I have no problem with showing cleavage and sexy parts either if they have the right attitude.
Look, how she dresses doesn't matter. Would you value her more as a person if she dresses like a school marm? Would it improve her personality, kindness, or other positive qualities? Probably not.

Obviously there's a time and a place to dress how you want. If she's got her boobs hanging out as say, a job interview, that's not wise. But if she wants to wear a yellow bikini and be pikachu at a con, let her. Who cares what other people think? You're more concerned about it than she is, and if someone is really willing to judge her based on what she's wearing they're an a*****e anyway. Let the girl wear what she wants. This idea that a woman must cover up because how she dresses is somehow related to her worth as a person is ridiculous.
shezu
Honestly if a friendship broke and got awkward because an opinion wasn't handled well then it wasnt a very good friendship to begin with. Especially when it has nothing to do with them.
rolleyes People say stupid things it isn't something to hold a grudge on, especially when you apologized for it. If they honestly cant get over it and move on then I don't think they're the type of people to concern yourself with.
Sounds like petty drama and not worth your time to mend.
This is why I don't hang with people who can't just keep s**t between themselves and the person and has to involve everyone.

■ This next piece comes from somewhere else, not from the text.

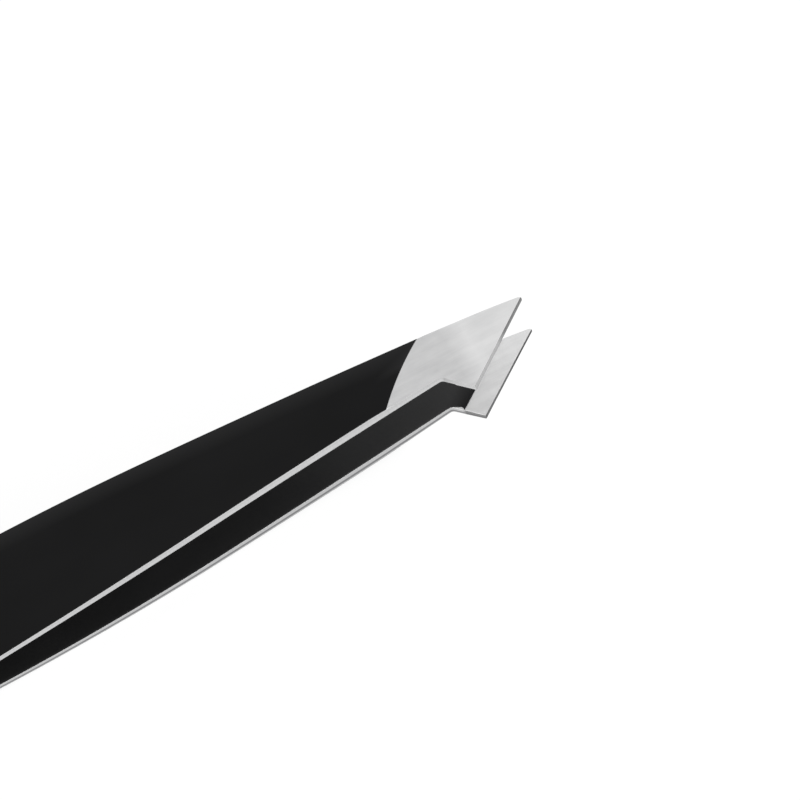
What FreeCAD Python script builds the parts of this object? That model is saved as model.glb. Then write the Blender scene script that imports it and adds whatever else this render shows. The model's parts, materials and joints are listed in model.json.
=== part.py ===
"""Slant tweezers: two bowed spring-steel arms, spot-welded face to face at the tail.

Frame, in millimetres: +X runs from the tail to the tips, +Y is the side of the sharp corners, and +Z is
up, from the lower arm to the upper. The tool is modelled first in the middle of its own frame, where z = 0
is the plane in which the two tips meet: the upper half is built, and the lower half is its mirror image.
Then it is laid down as it lies on a table, on the belly and the tail end of its lower arm, with z = 0 as
the table top and the origin below the middle of its bounding box.

The arms stand open. Squeezing them bends each strip just ahead of the weld. Each strip is divided there,
at the flex line, into a tail that stays with the weld and an arm that swings about the flex axis.
"""
import FreeCAD
import Part
import math
import os

Vector = FreeCAD.Vector

# Overall size
LENGTH = 95.0
HALF_WIDTH = 5.0
X_TAIL = -LENGTH / 2
X_TIP = LENGTH / 2

# Outline of an arm, seen from above
X_WIDEST = X_TIP - 62.2
TAIL_CORNER_R = 2.4
REAR_SIDE_R = 300.0
FRONT_SIDE_R = 380.0
X_TAPER = X_TIP - 32.8
X_EASE = X_TIP - 5.4
EASE_R = 80.0
NECK = (X_TIP - 8.94, -1.83)
NECK_R = 0.45
HEEL = (X_TIP - 6.90, -3.98)

# Side view of an arm: a flat tail, then arcs that bow it outwards, then the flat head
X_WELD_END = X_TAIL + 15.0
X_CREST = X_TIP - 26.8
CREST_HEIGHT = 2.61
BOW_R = 380.0
FRONT_BOW_R = 830.0
TAIL_THICKNESS = 0.60
HEAD_THICKNESS = 1.05
X_THICKEN_START = X_TIP - 54.0
X_THICKEN_END = X_TIP - 18.0

# Flex line
X_FLEX = X_TAIL + 27.0
FLEX_SLIT = 0.05

# Gripping lands: the two are this far apart when the arms are closed
LAND_WIDTH = 1.77
LAND_STEP = 0.10
LAND_CLEARANCE = 0.02

# Hollow grinding of the outside of each head
GRIND_EDGE_CENTRE = (X_TIP + 5.5, -19.8)
GRIND_EDGE_R = 26.2
GRIND_WHEEL_R = 300.0
X_RIDGE = X_TIP - 5.5
POINT_THICKNESS = 0.55

# Enamel film, on the outer faces and, from where the arms part, on the inner faces
FILM = 0.06
X_INNER_FILM = X_WELD_END + 5.0

# Spot welds
WELD_NUGGET_R = 1.3
WELD_NUGGET_DEPTH = 0.3
WELD_X = (X_TAIL + 4.5, X_TAIL + 10.5)
X_TAIL_MIDDLE = (X_TAIL + X_WELD_END) / 2

# Building blocks larger than the tool
REACH = 200.0
OVERRUN = 4.0
CURVE_POINTS = 25
BELLY_POINTS = 400


def circle_drop(distance, radius):
    """How far a circle falls below its crest at this distance from it."""
    return radius - math.sqrt(radius ** 2 - distance ** 2)


def rear_half_width(x):
    return HALF_WIDTH - circle_drop(x - X_WIDEST, REAR_SIDE_R)


def front_half_width(x):
    return HALF_WIDTH - circle_drop(x - X_WIDEST, FRONT_SIDE_R)


TAPER_HALF_WIDTH = front_half_width(X_TAPER)
TAPER_SLOPE = (X_TAPER - X_WIDEST) / math.sqrt(FRONT_SIDE_R ** 2 - (X_TAPER - X_WIDEST) ** 2)


def sharp_taper(x):
    """Half width on the sharp side, from the taper's start: straight, then easing inwards to the point."""
    eased = circle_drop(max(0.0, x - X_EASE), EASE_R)
    return TAPER_HALF_WIDTH - TAPER_SLOPE * (x - X_TAPER) - eased


POINT = (X_TIP, sharp_taper(X_TIP))
SLANT_ANGLE = math.atan2(POINT[1] - HEEL[1], POINT[0] - HEEL[0])

# The bow's rear arc is tangent to the flat tail and to the main arc
BOW_SLOPE = 2 * CREST_HEIGHT / (X_CREST - X_WELD_END)
X_BOW_JOIN = X_CREST - BOW_SLOPE * BOW_R
REAR_BOW_R = (X_BOW_JOIN - X_WELD_END) / BOW_SLOPE


def bow_height(x):
    """Height of an arm's inner face, from the weld to the neck."""
    if x <= X_WELD_END:
        return 0.0
    if x <= X_BOW_JOIN:
        return (x - X_WELD_END) ** 2 / (2 * REAR_BOW_R)
    if x <= X_CREST:
        return CREST_HEIGHT - (X_CREST - x) ** 2 / (2 * BOW_R)
    return CREST_HEIGHT - (x - X_CREST) ** 2 / (2 * FRONT_BOW_R)


def thickness(x):
    share = min(1.0, max(0.0, (x - X_THICKEN_START) / (X_THICKEN_END - X_THICKEN_START)))
    return TAIL_THICKNESS + share * (HEAD_THICKNESS - TAIL_THICKNESS)


# The heads are parallel when the arms are closed, so they open out by the closing angle at rest
NECK_HEIGHT = bow_height(NECK[0])
CLOSING_ANGLE = math.asin((NECK_HEIGHT - LAND_STEP - LAND_CLEARANCE / 2) / (NECK[0] - X_FLEX))
FLEX_HEIGHT = bow_height(X_FLEX) + thickness(X_FLEX) / 2
FLEX_AXIS_POINT = Vector(X_FLEX, 0, FLEX_HEIGHT)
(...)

Your boyfriend doesn't seem to care and why should he.
I'd think wtf if my friends got awkward over what some newly added edition to our friend is upset about when it has nothing to do with me or the rest of the group.

I guess moral for you is to either
a) stop caring about petty people like that
b) not openly say your opinion and thoughts to people you aren't close with that you know who can handle things like that.

I recommend option A its a lot easier. Your boyfriend probably chose that and its probably why he doesn't care because like me he probably think its petty girl drama that I honestly don't wanna get into and just do my own thing.
Its why I avoid girls who cause drama like that who has to make everyone else feel bitter.

Honestly If I were her I'd say I don't care what you think of me and I dress how I like and I'd just ignore your comment.
She doesn't sound like someone confident to me and just an approval seeking insecure attention whore.
I have no problem with showing cleavage and sexy parts either if they have the right attitude.
You nailed it.
freelance lover
Look, how she dresses doesn't matter. Would you value her more as a person if she dresses like a school marm? Would it improve her personality, kindness, or other positive qualities? Probably not.

Obviously there's a time and a place to dress how you want. If she's got her boobs hanging out as say, a job interview, that's not wise. But if she wants to wear a yellow bikini and be pikachu at a con, let her. Who cares what other people think? You're more concerned about it than she is, and if someone is really willing to judge her based on what she's wearing they're an a*****e anyway. Let the girl wear what she wants. This idea that a woman must cover up because how she dresses is somehow related to her worth as a person is ridiculous.


You obviously didn't read my posts carefully. I never said that I judged her for what she wears, I don't mind a little bit of cleavage or a mini skirt. Guys have harassed her before and she cries to me and wonders why these things happen to her. Don't judge my viewpoints when you can't read them.